In 2019 GPs were paid around £150 on average for each patient on their list. In 2018 3.6 million more patients were registered in England than the population. The NHS Counter Fraud Authority is to investigate where registered patients have not visited their doctor for five years. Richard Vautrey said "Some of these will be people that have recently died, or left the country, others may be homeless or simply unaccounted for in government statistics, and we would be concerned at any suggestion that any discrepancies are down to wilful deception by hard-working GPs."

==Other primary care contracts==
Apart from GPs in the GMS, primary care is also provided through Personal Medical Services (PMS) and Alternative Provider Medical Services (APMS) contracts.

Personal Medical Services (PMS) were first tried in April 1998 and became a permanent option in April 2004. The health care professional/health care body and the primary care trust (PCT) enter a local contract. The main use of this contract is to give GPs the option of being salaried. Alternative Provider Medical Services (APMS) are primary care services provided by outside contractors (like US health companies).

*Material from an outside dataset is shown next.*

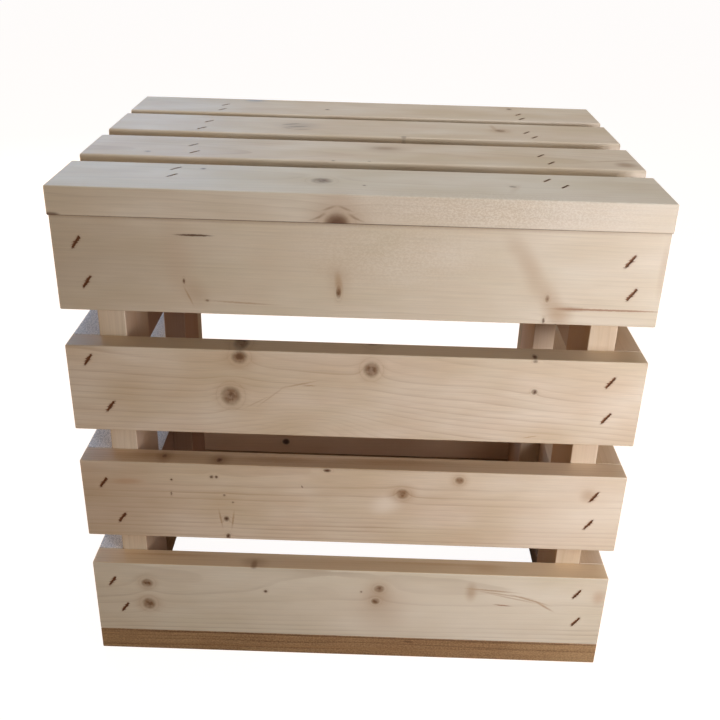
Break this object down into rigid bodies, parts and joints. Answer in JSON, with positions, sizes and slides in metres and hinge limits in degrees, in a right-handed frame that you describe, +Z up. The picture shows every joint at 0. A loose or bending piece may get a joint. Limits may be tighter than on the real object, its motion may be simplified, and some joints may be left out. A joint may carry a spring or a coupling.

A study, published by the Journal of the Royal Society of Medicine in 2015 found that 347 of the 8,300 general practices in England were run by under 'alternative provider medical service' contracts. The study found the introduction of the alternative contract had not led to improvements in quality and may have resulted in worse care. The results showed that APMS providers performed significantly worse across 13 out of the 17 indicators (p=<0.01 in each) in each year from 2008/09 and 2012/13, and were significantly worse than traditional general practice in three out of the five years for a further two indicators.

==Profitability==
In 2013/4 the average gross earnings of a single handed GP was £107,200. In practices with six or more GPs the average was £99,100.